(Given exercise): Restate the whole listing exactly.

-- begin Supplied data --

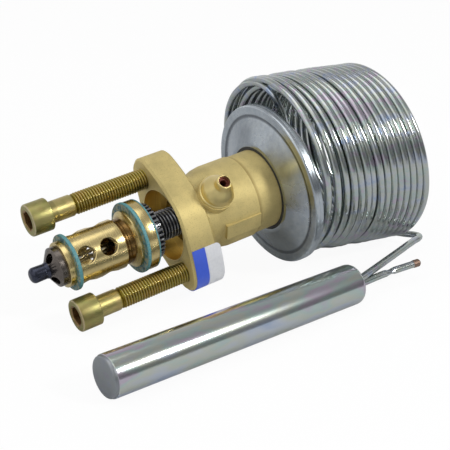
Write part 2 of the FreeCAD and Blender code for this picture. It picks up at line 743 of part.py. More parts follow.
def build():
    screws = {
        "cap_screw_upper": (UPPER_SCREW_FACE, 1),
        "cap_screw_lower": (LOWER_SCREW_FACE, -1),
    }
    leaning = {
        "valve_body": valve_body, "equalizer_fitting": equalizer_fitting, "label": label,
        "head_lower_cup": head_lower_cup, "head_upper_cup": head_upper_cup,
        "diaphragm": diaphragm, "neck_seal": neck_seal, "capillary_collar": capillary_collar,
        "buffer_plate": buffer_plate, "push_rod": push_rod, "rod_packing": rod_packing,
        "spring_retainer": spring_retainer, "superheat_spring": superheat_spring,
        "adjusting_sleeve": adjusting_sleeve, "adjusting_gear": adjusting_gear,
        "cage_body": cage_body, "cage_front_gasket": cage_front_gasket,
        "cage_rear_gasket": cage_rear_gasket, "cage_lower_gasket": cage_lower_gasket,
        "cage_nose": cage_nose, "nose_plug": nose_plug, "valve_pin": valve_pin,
    }
    parts = {name: leaned(make()) for name, make in leaning.items()}
    for name, place in screws.items():
        parts[name] = leaned(cap_screw(*place))
    lying = {
        "capillary_coil": capillary_coil, "capillary_riser": capillary_riser,
        "capillary_tail": capillary_tail, "bulb_shell": bulb_shell,
        "bulb_end_disc": bulb_end_disc, "fill_tube": fill_tube, "fill_tube_end": fill_tube_end,
    }
    parts.update({name: make() for name, make in lying.items()})
    return parts


def main():
    os.makedirs("parts", exist_ok=True)
    for name, shape in build().items():
        if len(shape.Solids) != 1 or not shape.isValid():
            raise RuntimeError("%s is not one valid solid: %d" % (name, len(shape.Solids)))
        shape.Solids[0].exportStep("parts/%s.step" % name)
        print(name, round(shape.Volume, 1))


main()
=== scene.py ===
"""Looks of the take-apart expansion valve: finishes, threads, the wound capillary and the studio.

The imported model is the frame. Every piece is made in the frame's own metres, on the valve's
leaning axis or along the bulb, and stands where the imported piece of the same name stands.
"""

import bmesh
import bpy
import json
import math
from mathutils import Matrix, Vector


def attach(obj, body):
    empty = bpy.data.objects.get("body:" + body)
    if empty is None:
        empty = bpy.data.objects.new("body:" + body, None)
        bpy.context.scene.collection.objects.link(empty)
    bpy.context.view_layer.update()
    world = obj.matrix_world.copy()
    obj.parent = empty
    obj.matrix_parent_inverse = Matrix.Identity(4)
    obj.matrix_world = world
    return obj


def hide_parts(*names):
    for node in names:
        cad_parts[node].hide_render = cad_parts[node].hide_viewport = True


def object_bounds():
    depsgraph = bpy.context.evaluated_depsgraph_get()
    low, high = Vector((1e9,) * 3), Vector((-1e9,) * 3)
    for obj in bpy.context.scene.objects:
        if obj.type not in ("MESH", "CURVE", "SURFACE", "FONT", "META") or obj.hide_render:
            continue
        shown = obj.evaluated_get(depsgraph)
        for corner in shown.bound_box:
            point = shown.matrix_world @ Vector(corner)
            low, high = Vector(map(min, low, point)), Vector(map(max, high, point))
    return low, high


bl_info = {
    "name": "Expansion Valve Dresser",
    "version": (1, 0, 0),
    "blender": (4, 5, 0),
    "location": "View3D > Sidebar > Valve",
    "description": "Gives a packed expansion valve its finishes, threads, wound capillary and studio",
    "category": "Object",
}

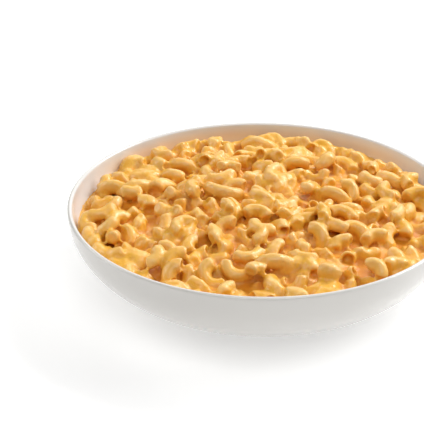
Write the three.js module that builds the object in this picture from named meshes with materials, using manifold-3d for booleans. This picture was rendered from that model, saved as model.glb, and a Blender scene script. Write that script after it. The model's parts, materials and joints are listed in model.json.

-- end Supplied data --

(Answer):
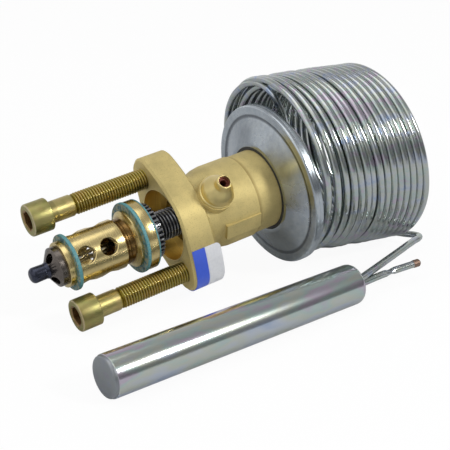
Write part 2 of the FreeCAD and Blender code for this picture. It picks up at line 743 of part.py. More parts follow.
def build():
    screws = {
        "cap_screw_upper": (UPPER_SCREW_FACE, 1),
        "cap_screw_lower": (LOWER_SCREW_FACE, -1),
    }
    leaning = {
        "valve_body": valve_body, "equalizer_fitting": equalizer_fitting, "label": label,
        "head_lower_cup": head_lower_cup, "head_upper_cup": head_upper_cup,
        "diaphragm": diaphragm, "neck_seal": neck_seal, "capillary_collar": capillary_collar,
        "buffer_plate": buffer_plate, "push_rod": push_rod, "rod_packing": rod_packing,
        "spring_retainer": spring_retainer, "superheat_spring": superheat_spring,
        "adjusting_sleeve": adjusting_sleeve, "adjusting_gear": adjusting_gear,
        "cage_body": cage_body, "cage_front_gasket": cage_front_gasket,
        "cage_rear_gasket": cage_rear_gasket, "cage_lower_gasket": cage_lower_gasket,
        "cage_nose": cage_nose, "nose_plug": nose_plug, "valve_pin": valve_pin,
    }
    parts = {name: leaned(make()) for name, make in leaning.items()}
    for name, place in screws.items():
        parts[name] = leaned(cap_screw(*place))
    lying = {
        "capillary_coil": capillary_coil, "capillary_riser": capillary_riser,
        "capillary_tail": capillary_tail, "bulb_shell": bulb_shell,
        "bulb_end_disc": bulb_end_disc, "fill_tube": fill_tube, "fill_tube_end": fill_tube_end,
    }
    parts.update({name: make() for name, make in lying.items()})
    return parts


def main():
    os.makedirs("parts", exist_ok=True)
    for name, shape in build().items():
        if len(shape.Solids) != 1 or not shape.isValid():
            raise RuntimeError("%s is not one valid solid: %d" % (name, len(shape.Solids)))
        shape.Solids[0].exportStep("parts/%s.step" % name)
        print(name, round(shape.Volume, 1))


main()
=== scene.py ===
"""Looks of the take-apart expansion valve: finishes, threads, the wound capillary and the studio.

The imported model is the frame. Every piece is made in the frame's own metres, on the valve's
leaning axis or along the bulb, and stands where the imported piece of the same name stands.
"""

import bmesh
import bpy
import json
import math
from mathutils import Matrix, Vector


def attach(obj, body):
    empty = bpy.data.objects.get("body:" + body)
    if empty is None:
        empty = bpy.data.objects.new("body:" + body, None)
        bpy.context.scene.collection.objects.link(empty)
    bpy.context.view_layer.update()
    world = obj.matrix_world.copy()
    obj.parent = empty
    obj.matrix_parent_inverse = Matrix.Identity(4)
    obj.matrix_world = world
    return obj


def hide_parts(*names):
    for node in names:
        cad_parts[node].hide_render = cad_parts[node].hide_viewport = True


def object_bounds():
    depsgraph = bpy.context.evaluated_depsgraph_get()
    low, high = Vector((1e9,) * 3), Vector((-1e9,) * 3)
    for obj in bpy.context.scene.objects:
        if obj.type not in ("MESH", "CURVE", "SURFACE", "FONT", "META") or obj.hide_render:
            continue
        shown = obj.evaluated_get(depsgraph)
        for corner in shown.bound_box:
            point = shown.matrix_world @ Vector(corner)
            low, high = Vector(map(min, low, point)), Vector(map(max, high, point))
    return low, high


bl_info = {
    "name": "Expansion Valve Dresser",
    "version": (1, 0, 0),
    "blender": (4, 5, 0),
    "location": "View3D > Sidebar > Valve",
    "description": "Gives a packed expansion valve its finishes, threads, wound capillary and studio",
    "category": "Object",
}

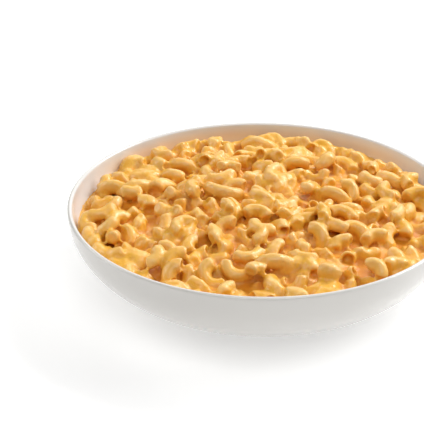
Write the three.js module that builds the object in this picture from named meshes with materials, using manifold-3d for booleans. This picture was rendered from that model, saved as model.glb, and a Blender scene script. Write that script after it. The model's parts, materials and joints are listed in model.json.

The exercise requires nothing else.